Supongo que yo encontré la fe. Y a Dios. Y después descubrí que es el arte. ¡Ay, el arte! Todavía no me han perdonado que con Matrícula de Honor me dedicara a estos derroteros. Pero, qué hay mas importante. Qué disciplina engloba igual a todas las demás. Qué es eso que nos influye en el día a día- a través de nuestro entorno, de los colores, de la ropa, de la música-. Lo que nos evade cuando estamos saturados y nos da fuerzas cuando no podemos más.

Puede que en el día a día lo ignoremos. Leemos un libro, decimos. Vamos a una visita guiada, dirán. Sin darse cuenta de la importancia que tienen las palabras; en los demás, en nosotros. En quien las piensa, quien las dice, y quien las escucha.
Parece que nos da igual ir por una calle limpia que sucia; cruzar un edificio u otro. Cruzar una carretera o un río. Vestir de rojo que de marrón. Llevar lavanda o argán.

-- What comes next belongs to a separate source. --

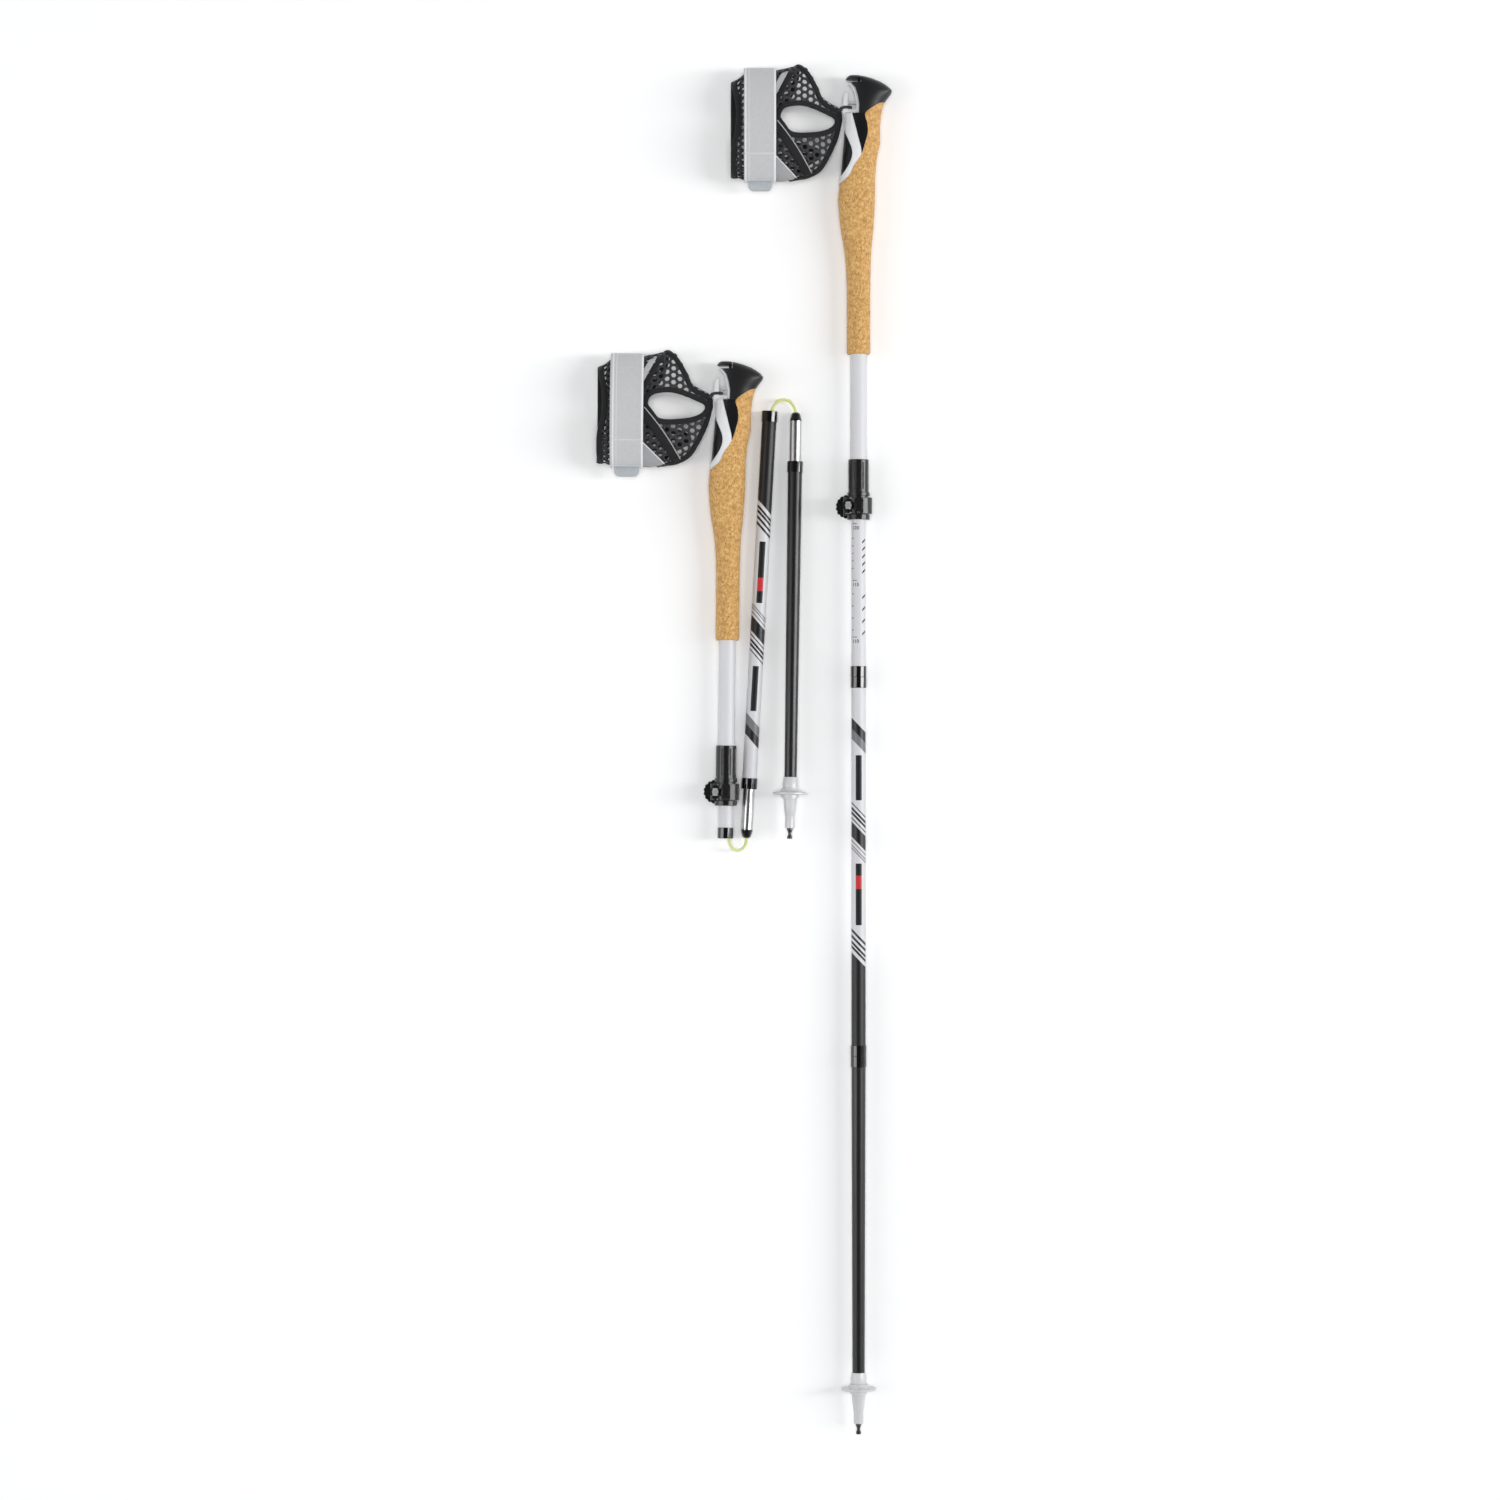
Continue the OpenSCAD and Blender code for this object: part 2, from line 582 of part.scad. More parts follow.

El arte es todo. Todo es el arte. Es la manifestación mas completa de nuestra perfección e imperfección como seres vivos. Pero es sin duda, humano. Aunque a veces lo llamemos Dios.

No es síndrome de Stendhal, es mucho más. Ya lo experimenté de forma más focalizada con anterioridad; con el Marat asesinado de David, con el Pierrot de Watteau, La Joven de la Perla o la Victoria de Samotracia. Pero en todas las ocasiones fue en el entorno aséptico de un museo; y nunca antes en ropa de deporte y en chanclas con calcetines.

Donde no encontré a Dios, sin duda, fue en la Catedral de Santiago. Pero de eso, amigos, hablaremos otro día.

Hoy me quedaré con esta sensación de plenitud absoluta, de propósito, de sentido de la vida que es el arte. Cuatro letras minúsculas con sentido mayúsculo.